Julian Assange supporters ordered to hand over £93,500 after he skipped bail by seeking refuge in the Ecuadorean Embassy
Supporters of Julian Assange who provided sureties for the Wikileaks founder were ordered to hand over £93,500 after he skipped bail by seeking refuge in the Ecuadorean Embassy in London.
Nine backers – including a Nobel prize winning biologist, the wife of a Labour peer and a leading journalist – were told they must each pay between £3500 and £15000 by next month.
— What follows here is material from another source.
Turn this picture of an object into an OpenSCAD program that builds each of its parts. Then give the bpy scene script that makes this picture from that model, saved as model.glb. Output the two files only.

Chief Magistrate Howard Riddle praised the “admirable” motivations of the nine and said he accepted that the sums could have an impact on the financial wellbeing of some of them – including Professor Tricia David, who was now retired. He reduced the total amount the group were ordered to pay from £140,000 to £93,500 to reflect this.
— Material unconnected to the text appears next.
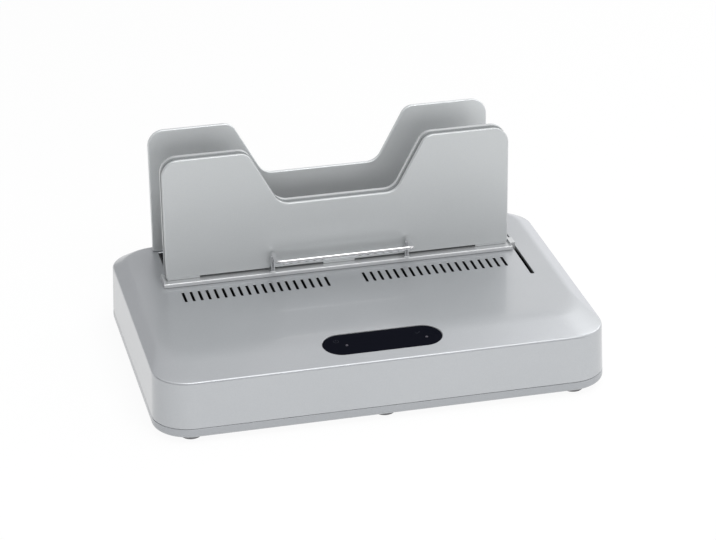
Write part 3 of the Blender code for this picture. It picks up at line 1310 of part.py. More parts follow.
def build_leads():
    """Make the insulated leads between inlet, switches, boards and heater."""
    run = FLOOR + LEAD_LIFT
    low = TRAY_UNDERSIDE - LEAD_RADIUS - LOOSE_GAP
    behind = rear_face() - INLET_DEPTH - LOOSE_GAP - LEAD_BEND_RADIUS
    board_top = FLOOR + POWER_POST_HEIGHT + BOARD_WALL + 2 * SEAT_GAP
    board_edge = POWER_BOARD_MIDDLE + POWER_BOARD_DEPTH / 2
    rise = board_edge + LEAD_BEND_RADIUS
    end = board_edge - POWER_POST_INSET
    inlet_back = rear_face() - INLET_DEPTH - SEAT_GAP
    switch_back = rear_face() - SWITCH_DEPTH - SEAT_GAP
    live = -INLET_OFFSET - LEAD_LIVE_OFFSET
    neutral = -INLET_OFFSET + INLET_PIN_SPACING
    switched = -SWITCH_OFFSET - INLET_PIN_SPACING
    start_low = TRAY_UNDERSIDE - 2 * SEAT_GAP - START_BODY_HEIGHT
    start_x = START_PIN_X - LEAD_START_OFFSET
    start_y = WELL_MIDDLE - START_BODY_DEPTH / 4
    thermostat_low = TRAY_UNDERSIDE - 2 * SEAT_GAP - THERMOSTAT_HEIGHT
    near_pin = THERMOSTAT_OFFSET - THERMOSTAT_CAP_RADIUS
    far_pin = THERMOSTAT_OFFSET + THERMOSTAT_CAP_RADIUS / 2
    hop = thermostat_low - LEAD_HOP
    fuse_axis = TRAY_UNDERSIDE - SEAT_GAP - FUSE_RADIUS
    fuse_reach = FUSE_LENGTH / 2 + FUSE_LEG_LENGTH + SEAT_GAP
    fuse_near = FUSE_OFFSET - fuse_reach
    fuse_far = FUSE_OFFSET + fuse_reach
    feed = -POWER_BOARD_OFFSET + LEAD_FEED_OFFSET
    back = feed + 2 * LEAD_BEND_RADIUS
    panel_x = -CONTROL_BOARD_LENGTH / 2 + LEAD_BEND_RADIUS
    panel_y = FRONT + CONTROL_BOARD_SETBACK + CONTROL_BOARD_DEPTH / 4
    panel_low = control_board_top() - BOARD_WALL - SEAT_GAP
    front_y = POWER_BOARD_MIDDLE - POWER_BOARD_DEPTH / 2 + POWER_POST_INSET
    panel_turn = (board_top + panel_low) / 2
    routes = {
        "lead_inlet_to_board": [
            (live, inlet_back, low), (live, behind, low), (live, behind, run),
            *over_board(live, run, rise, end, board_top)],
        "lead_inlet_to_switch": [
            (neutral, inlet_back, low), (neutral, behind, low), (switched, behind, low),
            (switched, switch_back, low)],
        "lead_switch_to_board": [
            (-SWITCH_OFFSET, switch_back, low), (-SWITCH_OFFSET, behind, low), (-SWITCH_OFFSET, behind, run),
            *over_board(-SWITCH_OFFSET, run, rise, end, board_top)],
        "lead_start_switch": [
            (start_x, start_y, start_low), (start_x, start_y, run),
            *over_board(start_x, run, rise, end, board_top)],
        "lead_board_to_thermostat": [
            (near_pin, WELL_MIDDLE, thermostat_low), (near_pin, WELL_MIDDLE, run), (feed, WELL_MIDDLE, run),
            *over_board(feed, run, rise, end, board_top)],
        "lead_thermostat_to_fuse": [
            (far_pin, WELL_MIDDLE, thermostat_low), (far_pin, WELL_MIDDLE, hop),
            (fuse_near - LEAD_BEND_RADIUS, WELL_MIDDLE, hop),
            (fuse_near - LEAD_BEND_RADIUS, WELL_MIDDLE, fuse_axis), (fuse_near, WELL_MIDDLE, fuse_axis)],
        "lead_fuse_to_board": [
            (fuse_far, WELL_MIDDLE, fuse_axis), (fuse_far + LEAD_BEND_RADIUS, WELL_MIDDLE, fuse_axis),
            (fuse_far + LEAD_BEND_RADIUS, WELL_MIDDLE, run), (fuse_far + LEAD_BEND_RADIUS, rise, run),
            *over_board(back, run, rise, end, board_top)],
        "lead_boards": [
            (panel_x, front_y, board_top), (panel_x, front_y, panel_turn),
            (panel_x, panel_y, panel_turn), (panel_x, panel_y, panel_low)],
    }
    for name, points in routes.items():
        radii = [LEAD_TURN_RADIUS] * (len(points) - 2)
        wire(name, points, radii, LEAD_RADIUS, LEAD_RESOLUTION, SMALL_STEPS, "lead")


def main():
    """Build every piece."""
    build_top_cover()
    build_bottom_pan()
    build_feet()
    moving = [*build_front_plate(), build_front_carriage(), build_pull_bail(), build_guide()]
    carry("carriage_slide", (GUIDE_X, FRONT_PLATE_FACE, ROD_HEIGHT), moving)
    build_rear_plate()
    build_rear_strip()
    build_well()
    build_start_switch()
    build_limiters()
    build_panel()
    build_power_board()
    build_inlet()
    build_switch()
    build_screws()
    build_leads()


if __name__ == "__main__":
    main()
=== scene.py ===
"""Looks of a desktop thermal binding machine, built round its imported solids, in metres.

A silver housing of two mouldings holds a heated well. Two notched plates stand over the well: the rear one is
fixed, and the front one slides with its foot strip and its wire bail. Finer meshes stand for the solids that
show, and the pieces inside keep their own shape and get their finish here.
"""

import logging
import math
from collections.abc import Callable, Iterable, Sequence
from dataclasses import dataclass, replace
from enum import Enum

import bmesh
import bpy
from mathutils import Matrix, Vector


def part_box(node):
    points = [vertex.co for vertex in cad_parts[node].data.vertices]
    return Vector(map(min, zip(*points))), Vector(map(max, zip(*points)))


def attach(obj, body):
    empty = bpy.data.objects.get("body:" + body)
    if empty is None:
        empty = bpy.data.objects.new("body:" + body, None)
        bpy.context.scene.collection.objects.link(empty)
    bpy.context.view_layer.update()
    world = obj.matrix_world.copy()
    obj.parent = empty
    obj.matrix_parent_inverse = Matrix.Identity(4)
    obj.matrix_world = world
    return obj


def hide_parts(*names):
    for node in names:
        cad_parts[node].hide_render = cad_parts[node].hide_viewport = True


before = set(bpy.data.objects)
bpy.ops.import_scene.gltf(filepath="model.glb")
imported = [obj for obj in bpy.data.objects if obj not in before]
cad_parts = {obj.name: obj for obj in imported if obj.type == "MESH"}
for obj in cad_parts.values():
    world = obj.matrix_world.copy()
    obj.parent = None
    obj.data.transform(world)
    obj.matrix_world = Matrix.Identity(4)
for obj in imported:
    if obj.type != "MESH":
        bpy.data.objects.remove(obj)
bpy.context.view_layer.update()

LOG = logging.getLogger("binding_machine")
Point = tuple[float, float]
Corner = tuple[float, float, float]
Colour = tuple[float, float, float]
Zone = tuple[float, float, float, float, float]
SMOOTH_LIMIT = math.radians(32)
ROUND_LIMIT = math.radians(50)
WELD = 0.00001
OVERRUN = 0.002
CLEARANCE = 0.0003
FINE_EDGE = 0.0003
FLAT_WEIGHT = 80
FEW_STEPS = 5
ROUND_SIDES = 24
BROAD_SCALE = 14.0
FLAKE_LUMPS = 0.25
TRACK_WIDTH = 0.03
WHITE = (1.0, 1.0, 1.0, 1.0)
DARK = (0.0, 0.0, 0.0, 1.0)
ALONG_X = Matrix(((0, 0, 1, 0), (1, 0, 0, 0), (0, 1, 0, 0), (0, 0, 0, 1)))
UPRIGHT = Matrix(((1, 0, 0, 0), (0, 0, 1, 0), (0, 1, 0, 0), (0, 0, 0, 1)))


class Body(Enum):
    """The bodies that new pieces ride on."""

    HOUSING = "housing"
    CARRIAGE = "carriage"


class Slot(Enum):
    """The kinds of material that the finishes name."""

    SILVER = "silver_paint"
    STEEL = "steel"
    CHROME = "chrome"
    ALUMINIUM = "aluminium"
    RUBBER = "rubber"
    BLACK = "black_plastic"
    LENS = "lens"
    LIGHT = "light"
    BOARD = "board"
    MICA = "mica"
    FELT = "felt"
    BRASS = "brass"
    LEAD = "lead"


class Surface(Enum):
    """The kinds of fine pattern that a finish may carry."""

    FLAKES = "flakes"
    GRAIN = "grain"
    BRUSHED = "brushed"
    SMOOTH = "smooth"
    FIBRES = "fibres"
    LAYERS = "layers"
    TRACKS = "tracks"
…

“They have acted on their beliefs and principles throughout,” Mr Riddle said. “In what is sometimes considered to be a selfish age, that is admirable.”
Other Assange supporters including Jemima Khan and filmmaker Ken Loach have already lost £200,000 after paying money into court following the 2010 extradition proceedings against Mr Assange who faces a European arrest warrant in connection with allegations of sex crimes in Sweden.
Mr Assange, whose Wikileaks website published thousands of sensitive diplomatic and military cables, has been holed up in Ecuador’s London embassy since June.
He claims that if he travels to Sweden he could face further extradition to the United States – possibly even being sent to Guantanamo Bay - over the publication of the documents which Washington claimed put service and diplomatic personnel in danger.
Vaughan Smith, a former British Army captain and journalist who volunteered to let Mr Assange stay at his Suffolk home when he was first granted bail, was ordered to pay £12,000 of an original £20,000, told The Independent the backers continued to believe they had acted properly in putting up the money.
He said five of the group had visited Mr Assange last week and while he was grateful for their support and upset at their potential financial loss, they were unable to influence him to leave the embassy.
They accepted that his human rights might be flouted should he be sent to the US to face a legal process over the Wikileaks revelations.
“It is a situation where my family will live a little less well but at least we believe we have done the right thing and will be able to live with ourselves,” Mr Smith added.
The backers, who had been receiving pro-bono legal representation so far, are unlikely to appeal because against the decision because they would face the prospect of high court costs should they lose.
Professor Tricia David, Caroline Evans, Joseph Farrell, Sarah Harrison, Phillip Knightley, Sarah Saunders, John Sulston, Tracy Worcester and Mr Smith must pay up by 6 November.
Mr Riddle said he had taken account of the means of the nine, adding: “Professor David is a pensioner and the sum of £20,000 comprises a substantial portion of her savings jointly with her husband.
“Sarah Saunders has also provided details of her financial position and I am satisfied that she is of comparatively limited means. Mr Vaughan Smith tells me that if he forfeits the £20,000 surety it will have a significant impact on the welfare of his family and his employees. Having seen and heard from the sureties, I cannot avoid taking some account of their integrity.
“I approach this decision on the basis that I should forfeit no more than is necessary, in public policy, to maintain the integrity and confidence of the system of taking sureties so that a person may be released on bail.”
Author and investigative journalist Phillip Knightley urged the British Government to enter into negotiations with the Ecuadorians over the future of Mr Assange. He said he accepted the court’s decision but was saddened by the outcome.”I would do the same thing again,” he added.